_Given data_.
::::
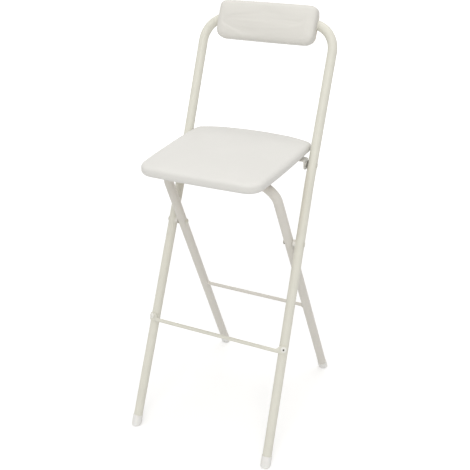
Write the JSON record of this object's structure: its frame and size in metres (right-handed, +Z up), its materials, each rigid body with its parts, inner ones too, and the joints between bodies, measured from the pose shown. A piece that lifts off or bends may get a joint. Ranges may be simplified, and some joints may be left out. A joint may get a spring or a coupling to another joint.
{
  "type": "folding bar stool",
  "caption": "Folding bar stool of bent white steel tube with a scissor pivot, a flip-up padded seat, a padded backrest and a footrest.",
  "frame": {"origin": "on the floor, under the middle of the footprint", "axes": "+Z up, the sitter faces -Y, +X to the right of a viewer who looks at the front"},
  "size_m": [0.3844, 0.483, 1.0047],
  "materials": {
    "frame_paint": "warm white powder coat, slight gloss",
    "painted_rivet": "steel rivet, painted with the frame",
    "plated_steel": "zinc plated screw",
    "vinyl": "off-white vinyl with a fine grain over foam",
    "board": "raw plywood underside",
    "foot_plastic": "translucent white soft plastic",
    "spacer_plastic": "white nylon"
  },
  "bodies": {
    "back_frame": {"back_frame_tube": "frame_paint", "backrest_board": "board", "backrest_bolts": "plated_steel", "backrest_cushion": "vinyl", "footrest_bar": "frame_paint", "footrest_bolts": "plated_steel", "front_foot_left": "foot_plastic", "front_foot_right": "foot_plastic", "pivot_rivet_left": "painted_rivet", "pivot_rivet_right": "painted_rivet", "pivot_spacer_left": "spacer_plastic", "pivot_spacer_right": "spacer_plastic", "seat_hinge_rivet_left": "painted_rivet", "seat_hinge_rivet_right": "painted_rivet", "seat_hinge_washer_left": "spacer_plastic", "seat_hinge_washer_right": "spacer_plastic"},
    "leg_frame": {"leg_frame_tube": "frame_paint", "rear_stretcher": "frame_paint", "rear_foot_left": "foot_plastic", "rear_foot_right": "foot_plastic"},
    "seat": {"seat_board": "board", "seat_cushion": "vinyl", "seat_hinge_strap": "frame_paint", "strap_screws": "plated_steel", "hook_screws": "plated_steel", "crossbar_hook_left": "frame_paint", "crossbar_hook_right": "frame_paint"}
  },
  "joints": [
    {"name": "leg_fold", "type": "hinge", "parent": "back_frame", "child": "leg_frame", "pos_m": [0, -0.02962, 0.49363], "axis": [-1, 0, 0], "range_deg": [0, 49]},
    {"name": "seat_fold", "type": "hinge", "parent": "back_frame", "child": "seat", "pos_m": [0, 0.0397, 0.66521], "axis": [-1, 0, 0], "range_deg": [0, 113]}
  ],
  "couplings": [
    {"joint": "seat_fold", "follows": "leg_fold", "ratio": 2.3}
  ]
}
::::
_What is required_.
Copy out the material above in its entirety. Every detail must match.

_Solution to the exercise_.
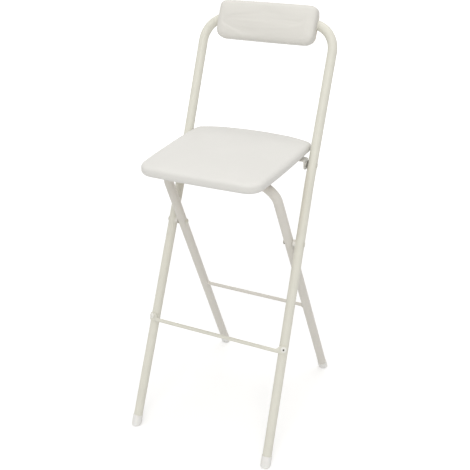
Write the JSON record of this object's structure: its frame and size in metres (right-handed, +Z up), its materials, each rigid body with its parts, inner ones too, and the joints between bodies, measured from the pose shown. A piece that lifts off or bends may get a joint. Ranges may be simplified, and some joints may be left out. A joint may get a spring or a coupling to another joint.
{
  "type": "folding bar stool",
  "caption": "Folding bar stool of bent white steel tube with a scissor pivot, a flip-up padded seat, a padded backrest and a footrest.",
  "frame": {"origin": "on the floor, under the middle of the footprint", "axes": "+Z up, the sitter faces -Y, +X to the right of a viewer who looks at the front"},
  "size_m": [0.3844, 0.483, 1.0047],
  "materials": {
    "frame_paint": "warm white powder coat, slight gloss",
    "painted_rivet": "steel rivet, painted with the frame",
    "plated_steel": "zinc plated screw",
    "vinyl": "off-white vinyl with a fine grain over foam",
    "board": "raw plywood underside",
    "foot_plastic": "translucent white soft plastic",
    "spacer_plastic": "white nylon"
  },
  "bodies": {
    "back_frame": {"back_frame_tube": "frame_paint", "backrest_board": "board", "backrest_bolts": "plated_steel", "backrest_cushion": "vinyl", "footrest_bar": "frame_paint", "footrest_bolts": "plated_steel", "front_foot_left": "foot_plastic", "front_foot_right": "foot_plastic", "pivot_rivet_left": "painted_rivet", "pivot_rivet_right": "painted_rivet", "pivot_spacer_left": "spacer_plastic", "pivot_spacer_right": "spacer_plastic", "seat_hinge_rivet_left": "painted_rivet", "seat_hinge_rivet_right": "painted_rivet", "seat_hinge_washer_left": "spacer_plastic", "seat_hinge_washer_right": "spacer_plastic"},
    "leg_frame": {"leg_frame_tube": "frame_paint", "rear_stretcher": "frame_paint", "rear_foot_left": "foot_plastic", "rear_foot_right": "foot_plastic"},
    "seat": {"seat_board": "board", "seat_cushion": "vinyl", "seat_hinge_strap": "frame_paint", "strap_screws": "plated_steel", "hook_screws": "plated_steel", "crossbar_hook_left": "frame_paint", "crossbar_hook_right": "frame_paint"}
  },
  "joints": [
    {"name": "leg_fold", "type": "hinge", "parent": "back_frame", "child": "leg_frame", "pos_m": [0, -0.02962, 0.49363], "axis": [-1, 0, 0], "range_deg": [0, 49]},
    {"name": "seat_fold", "type": "hinge", "parent": "back_frame", "child": "seat", "pos_m": [0, 0.0397, 0.66521], "axis": [-1, 0, 0], "range_deg": [0, 113]}
  ],
  "couplings": [
    {"joint": "seat_fold", "follows": "leg_fold", "ratio": 2.3}
  ]
}